Yes, this is an issue that is largely debated, and there are some very interesting conflicts of interest - just curious why you specifically think it's so bad.




My issue with it is that index funds don't compete on the quality of their contribution to governance. Many index funds are kind of fungible with similar low costs and performance relatively to the index they are supposed to track.

So how much money (and by extension votes) these index funds wield is not connected to the quality of their contribution to governance. It also seems to me like there isn't much accountability and visibility into how they are voting from the perspective of people deciding which index fund to invest in.

So you have people collecting massive amounts of clout, but no feedback loop ensuring that they lose that clout if they underperform at that particular task.

Also one of the talking points of passive investing is that the trained professionals aren't as qualified or smart as they think they are. Active management risk is something to be avoided. As some of these funds grow in size they wield significant power and introduce active management risk. You just don't see it because the fund still tracks the index.

I know that last bit is splitting hairs. Some active management always occurs otherwise how can companies function.

One question is why should a passive fund be treated differently from an active fund in terms of how they contribute to governance? One difference is some of these index funds are absolutely massive and wield more power then a typical active fund.

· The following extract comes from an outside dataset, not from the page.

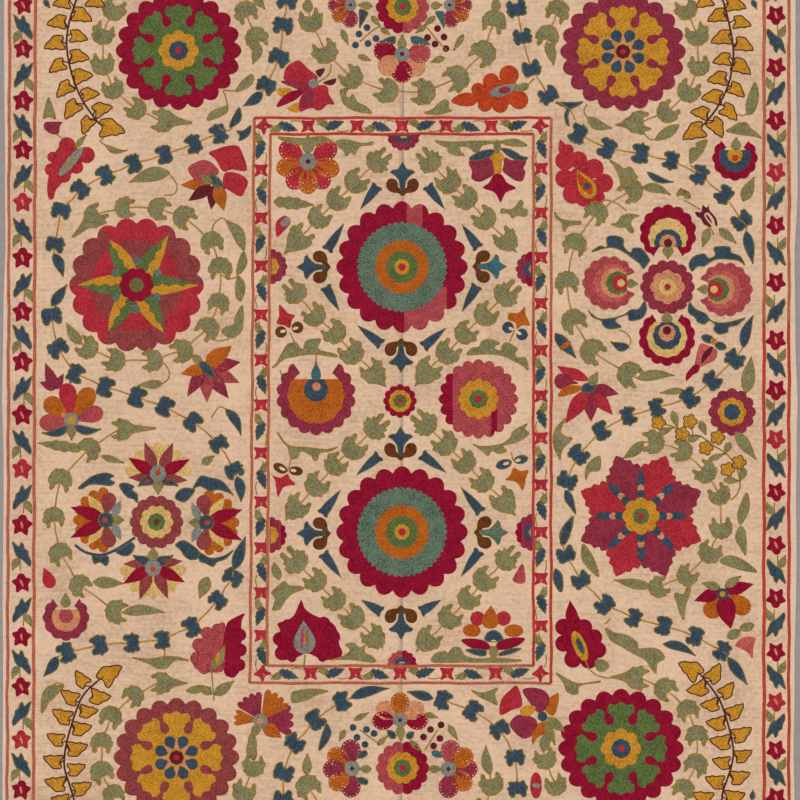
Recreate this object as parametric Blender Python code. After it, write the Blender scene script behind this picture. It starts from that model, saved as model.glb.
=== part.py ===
"""Embroidered wall cloth, sewn from two panels and laid flat with its face up.

The origin is the middle of the underside. +X runs across the cloth, +Y along it towards its
top end, and +Z out of its face. Sizes are in metres, and the tables are in millimetres.
"""
import math
from collections import namedtuple

import bpy

MM = 0.001

# The cloth
HALF_WIDTH = 0.796
HALF_LENGTH = 1.068
SHEET_THICKNESS = 0.0012
STITCH_HEIGHT = 0.0006
STITCH_ROOT = 0.0006
PANEL_GAP = 0.0003

# The seam leans a little: it lies right of the middle, and further right at the top end
SEAM_X_AT_MIDDLE = 0.006
SEAM_LEAN = 0.0025

# How far each side edge is drawn in from the half width, in mm, from the bottom end to the top
EDGE_STEP = 0.1
EDGE_FIRST_Y = -1.0
LEFT_DRAWN_IN = (2, 1, 1, 1, 2, 2, 1, 2, 3, 3, 0, 2, 3, 7, 6, 6, 5, 4, 4, 3, 4)
RIGHT_DRAWN_IN = (5, 6, 6, 8, 6, 6, 3, 2, 3, 2, 0, 4, 5, 6, 0, 0, 3, 4, 4, 5, 4)

# The ruled lines of stitching: the outer border's two lines and the inner panel's two lines
BORDER_LINE_WIDTH = 0.006
PANEL_LINE_WIDTH = 0.005
Rule = namedtuple("Rule", "name left_top left_foot right top foot width")
RULES = (
    Rule("border_outer", -0.780, -0.787, 0.778, 1.048, -1.048, BORDER_LINE_WIDTH),
    Rule("border_inner", -0.729, -0.734, 0.728, 0.996, -0.996, BORDER_LINE_WIDTH),
    Rule("panel_outer", -0.292, -0.300, 0.302, 0.564, -0.566, PANEL_LINE_WIDTH),
    Rule("panel_inner", -0.260, -0.266, 0.267, 0.532, -0.532, PANEL_LINE_WIDTH),
)

# The flowers that stand up most from the ground, in mm. The notch is the depth between two
# lobes as a share of the radius, and the turn is in degrees.
POINTS_PER_LOBE = 3
Flower = namedtuple("Flower", "name x y radius lobes notch turn")
FLOWERS = (
    Flower("medallion_upper", 4, 266, 132, 16, 0.10, 0),
    Flower("medallion_lower", 4, -264, 132, 16, 0.10, 0),
    Flower("corner_top_left", -444, 700, 126, 16, 0.06, 0),
    Flower("corner_top_right", 444, 700, 126, 16, 0.06, 0),
    Flower("corner_foot_left", -450, -714, 126, 16, 0.06, 0),
    Flower("corner_foot_right", 440, -696, 126, 16, 0.06, 0),
    Flower("star_rosette", -526, 232, 134, 12, 0.22, 0),
    Flower("petal_rosette", 480, -232, 124, 8, 0.22, 0),
    Flower("pomegranate", -168, 4, 78, 9, 0.10, 90),
    Flower("panel_rosette", 154, 6, 80, 12, 0.08, 0),
    Flower("panel_middle", 0, -2, 34, 8, 0.10, 0),
    Flower("left_group_middle", -488, -244, 54, 12, 0.08, 0),
    Flower("left_group_top", -484, -134, 52, 8, 0.16, 0),
    Flower("left_group_foot", -488, -352, 52, 8, 0.16, 0),
    Flower("left_group_left", -604, -240, 52, 8, 0.16, 0),
    Flower("left_group_right", -370, -240, 52, 8, 0.16, 0),
    Flower("right_group_middle", 536, 228, 54, 12, 0.08, 0),
    Flower("right_group_top", 536, 340, 56, 9, 0.12, 0),
    Flower("right_group_foot", 536, 116, 56, 9, 0.12, 0),
    Flower("right_group_left", 420, 234, 56, 9, 0.12, 0),
    Flower("right_group_right", 652, 220, 56, 9, 0.12, 0),
    Flower("left_small_flower", -668, -430, 46, 9, 0.12, 0),
    Flower("right_small_flower", 668, 490, 46, 9, 0.12, 0),
    Flower("right_small_rosette", 664, -22, 48, 10, 0.10, 0),
    Flower("top_cluster_middle", 4, 786, 56, 12, 0.10, 0),
    Flower("foot_cluster_middle", 4, -736, 56, 12, 0.10, 0),
)

LEFT_COTTON = (0.63, 0.44, 0.305)
RIGHT_COTTON = (0.665, 0.48, 0.34)
COTTON_ROUGHNESS = 0.9


def clear_scene():
    for item in list(bpy.data.objects):
        bpy.data.objects.remove(item, do_unlink=True)


def collection(name):
    made = bpy.data.collections.new(name)
    bpy.context.scene.collection.children.link(made)
    return made


def material(name, colour):
    made = bpy.data.materials.new(name)
    made.use_nodes = True
    shader = made.node_tree.nodes["Principled BSDF"]
    shader.inputs["Base Color"].default_value = (*colour, 1.0)
    shader.inputs["Roughness"].default_value = COTTON_ROUGHNESS
    shader.inputs["Metallic"].default_value = 0.0
    return made


def flat_shape(name, outlines, foot_z, top_z, home):
    """A flat solid between two heights. A second outline cuts its middle out."""
    curve = bpy.data.curves.new(name, "CURVE")
    curve.dimensions = "2D"
    curve.fill_mode = "BOTH"
    curve.extrude = (top_z - foot_z) / 2
    for outline in outlines:
        spline = curve.splines.new("POLY")
        spline.points.add(len(outline) - 1)
        for point, (x, y) in zip(spline.points, outline):
            point.co = (x, y, 0.0, 1.0)
        spline.use_cyclic_u = True
    drawn = bpy.data.objects.new(name + "_curve", curve)
    drawn.location.z = (top_z + foot_z) / 2
    bpy.context.scene.collection.objects.link(drawn)
    bpy.context.view_layer.update()
    mesh = bpy.data.meshes.new_from_object(drawn.evaluated_get(bpy.context.evaluated_depsgraph_get()))
    mesh.name = name
    made = bpy.data.objects.new(name, mesh)
    made.matrix_world = drawn.matrix_world
    bpy.data.objects.remove(drawn, do_unlink=True)
    home.objects.link(made)
    weld = made.modifiers.new("Weld", "WELD")
    weld.merge_threshold = 0.00001
    return made


def guide(made):
    made.hide_render = True
    made.display_type = "WIRE"
    return made


def cloth_outline():
    """The cloth's edge, anticlockwise, with its side edges as uneven as they hang by hand."""
    rows = [EDGE_FIRST_Y + EDGE_STEP * i for i in range(len(LEFT_DRAWN_IN))]
    right = [(HALF_WIDTH - inset * MM, y) for inset, y in zip(RIGHT_DRAWN_IN, rows)]
    left = [(inset * MM - HALF_WIDTH, y) for inset, y in zip(LEFT_DRAWN_IN, rows)]
    foot = [(left[0][0], -HALF_LENGTH), (right[0][0], -HALF_LENGTH)]
    head = [(right[-1][0], HALF_LENGTH), (left[-1][0], HALF_LENGTH)]
    return foot + right + head + left[::-1]


def flower_outline(flower):
    count = flower.lobes * POINTS_PER_LOBE
    points = []
    for i in range(count):
        angle = math.tau * i / count + math.radians(flower.turn)
        dip = abs(math.sin(math.pi * i / POINTS_PER_LOBE))
        radius = flower.radius * MM * (1 - flower.notch * (1 - dip))
        points.append((flower.x * MM + radius * math.cos(angle), flower.y * MM + radius * math.sin(angle)))
    return points


def rule_outlines(rule):
    """The outer and the inner edge of one ruled frame, which leans at its left side."""
    rings = []
    for side in (0.5, -0.5):
        out = rule.width * side
        rings.append((
            (rule.left_foot - out, rule.foot - out),
            (rule.right + out, rule.foot - out),
            (rule.right + out, rule.top + out),
            (rule.left_top - out, rule.top + out),
        ))
    return rings


def stitched_shapes(home):
    """The raised stitching, as flat shapes that start inside the sheet."""
    foot_z = SHEET_THICKNESS - STITCH_ROOT
    top_z = SHEET_THICKNESS + STITCH_HEIGHT
    for flower in FLOWERS:
        guide(flat_shape(flower.name, [flower_outline(flower)], foot_z, top_z, home))
    for rule in RULES:
        guide(flat_shape(rule.name, rule_outlines(rule), foot_z, top_z, home))


def seam_x(y):
    return SEAM_X_AT_MIDDLE + SEAM_LEAN * y


def panel_side(name, sign, home):
    """The block of space on one side of the seam, past the cloth's edges."""
    far = 2 * HALF_WIDTH * sign
    reach = 1.2 * HALF_LENGTH
    near = PANEL_GAP / 2 * sign
    outline = [
        (seam_x(-reach) + near, -reach),
        (far, -reach),
        (far, reach),
        (seam_x(reach) + near, reach),
    ]
    return guide(flat_shape(name, [outline[::int(sign)]], -SHEET_THICKNESS, 4 * SHEET_THICKNESS, home))


def panel(name, colour, sign, cloth, stitching, cutters):
    """One panel: the sheet with its raised stitching, cut off at the seam."""
    made = flat_shape(name, [cloth_outline()], 0.0, SHEET_THICKNESS, cloth)
    raised = made.modifiers.new("Raised stitching", "BOOLEAN")
    raised.operation = "UNION"
    raised.solver = "EXACT"
    raised.operand_type = "COLLECTION"
    raised.collection = stitching
    cut = made.modifiers.new("Seam", "BOOLEAN")
    cut.operation = "INTERSECT"
    cut.solver = "EXACT"
    cut.object = panel_side(name + "_side", sign, cutters)
    made.data.materials.clear()
    made.data.materials.append(material(name + "_cotton", colour))
    return made


def main():
    clear_scene()
    cloth = collection("embroidered_cloth")
    stitching = collection("stitching_shapes")
    cutters = collection("cutters")
    stitched_shapes(stitching)
    panel("left_panel", LEFT_COTTON, -1.0, cloth, stitching, cutters)
    panel("right_panel", RIGHT_COTTON, 1.0, cloth, stitching, cutters)


main()
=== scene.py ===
from collections import namedtuple
from math import atan2, ceil, cos, degrees, hypot, pi, radians, sin, tau

import bmesh
import bpy
from bpy.props import FloatProperty, FloatVectorProperty, PointerProperty
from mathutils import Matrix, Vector
from mathutils.geometry import delaunay_2d_cdt


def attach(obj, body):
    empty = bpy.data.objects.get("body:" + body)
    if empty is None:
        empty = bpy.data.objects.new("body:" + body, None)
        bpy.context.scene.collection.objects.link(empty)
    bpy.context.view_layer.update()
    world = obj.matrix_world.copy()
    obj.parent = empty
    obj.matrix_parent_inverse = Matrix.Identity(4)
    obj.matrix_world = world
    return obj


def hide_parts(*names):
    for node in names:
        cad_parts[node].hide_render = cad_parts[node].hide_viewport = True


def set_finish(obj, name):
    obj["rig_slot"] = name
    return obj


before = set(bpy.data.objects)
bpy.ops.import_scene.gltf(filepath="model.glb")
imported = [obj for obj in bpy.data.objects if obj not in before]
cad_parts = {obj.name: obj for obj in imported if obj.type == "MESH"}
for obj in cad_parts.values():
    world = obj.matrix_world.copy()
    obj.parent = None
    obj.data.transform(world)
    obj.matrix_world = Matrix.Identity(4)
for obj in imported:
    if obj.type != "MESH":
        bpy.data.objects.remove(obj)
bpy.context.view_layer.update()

bl_info = {
    "name": "Suzani embroidered textile",
    "version": (1, 0, 0),
    "blender": (4, 5, 0),
    "location": "View3D > Sidebar > Suzani",
    "description": "A flat embroidered cotton hanging of two joined panels, with its stitching in silk",
    "category": "Object",
}

# The cloth. Distances along the cloth in the tables below are in millimetres from its middle.
MM = 0.001
HALF_WIDTH = 0.796
HALF_LENGTH = 1.068
LEFT_DRAWN_IN = (2, 1, 1, 1, 2, 2, 1, 2, 3, 3, 0, 2, 3, 7, 6, 6, 5, 4, 4, 3, 4)
RIGHT_DRAWN_IN = (5, 6, 6, 8, 6, 6, 3, 2, 3, 2, 0, 4, 5, 6, 0, 0, 3, 4, 4, 5, 4)
EDGE_FIRST_Y = -1.0
EDGE_STEP = 0.1
SEAM_X_AT_MIDDLE = 0.006
SEAM_LEAN = 0.0025
PANEL_GAP = 0.0003
COLUMN_STEP = 0.012
ROW_STEP = 0.012
HEM_WIDTH = 0.012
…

Yeah, definitely good points. Even with a department looking after voting, they're not nearly as "vested" in the results of their voting as something like an actively managed long value fund is.


They also have large conflicts of interest -- they don't just own a big chunk of a company, they own a big chunk of its competitors too.


Index funds are agents of their certificate owners, so no principal-agent problem. Seems fine to me.


It's not principal agent problem, it's a competition problem. Maybe Sprint can't buy T-Mobile, but if Vanguard owns both it amounts to the same thing.